Question

'Spin only' magnetic moment is same for which of the following ions? A. \(Ti^{3+}\)
B. \(Cr^{2+}\)
C. \(Mn^{2+}\)
D. \(Fe^{2+}\)
E. \(Sc^{3+}\)
Choose the most appropriate answer from the options given below:

• A. B and D only
• B. A and E only
• C. B and C only
• D. A and D only

Hint:

For \(d^n\) configuration: \[ n \leq 5 \Rightarrow \text{Unpaired electrons} = n \] \[ n > 5 \Rightarrow \text{Unpaired electrons} = 10-n \] This shortcut helps in rapid calculation of magnetic moments.

Answer 1

The Correct Option is A

Concept: The spin-only magnetic moment depends on the number of unpaired electrons present in the atom or ion. Formula: \[ \mu = \sqrt{n(n+2)} \, BM \] where:
• \(n\) = number of unpaired electrons
• BM = Bohr Magneton If two ions possess the same number of unpaired electrons, they will have the same magnetic moment.

Step 1: Finding the electronic configuration of each ion.
\(Ti^{3+}\) Atomic number of Ti = 22 Electronic configuration: \[ Ti = [Ar]3d^24s^2 \] For \(Ti^{3+}\), remove 3 electrons: \[ Ti^{3+} = [Ar]3d^1 \] Number of unpaired electrons: \[ n = 1 \] \(Cr^{2+}\) Atomic number of Cr = 24 Electronic configuration: \[ Cr = [Ar]3d^54s^1 \] Removing two electrons: \[ Cr^{2+} = [Ar]3d^4 \] According to Hund's rule: \[ n = 4 \] \(Mn^{2+}\) Atomic number of Mn = 25 \[ Mn = [Ar]3d^54s^2 \] Removing two electrons: \[ Mn^{2+} = [Ar]3d^5 \] All electrons remain unpaired. \[ n = 5 \] \(Fe^{2+}\) Atomic number of Fe = 26 \[ Fe = [Ar]3d^64s^2 \] Removing two electrons: \[ Fe^{2+} = [Ar]3d^6 \] In \(3d^6\), four electrons remain unpaired. \[ n = 4 \] \(Sc^{3+}\) Atomic number of Sc = 21 \[ Sc = [Ar]3d^14s^2 \] Removing three electrons: \[ Sc^{3+} = [Ar]3d^0 \] \[ n = 0 \]

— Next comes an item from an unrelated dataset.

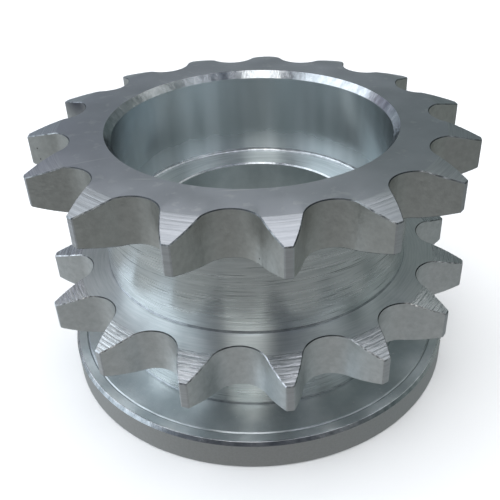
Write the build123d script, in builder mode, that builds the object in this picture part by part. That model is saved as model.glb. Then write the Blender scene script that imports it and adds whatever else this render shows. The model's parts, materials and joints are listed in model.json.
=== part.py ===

Step 2: Comparing the number of unpaired electrons.
\[ Ti^{3+} \Rightarrow n=1 \] \[ Cr^{2+} \Rightarrow n=4 \] \[ Mn^{2+} \Rightarrow n=5 \] \[ Fe^{2+} \Rightarrow n=4 \] \[ Sc^{3+} \Rightarrow n=0 \] Thus: \[ Cr^{2+} \text{ and } Fe^{2+} \] have equal unpaired electrons. Hence both possess same magnetic moment. Final Answer: \[ \boxed{\text{B and D only}} \]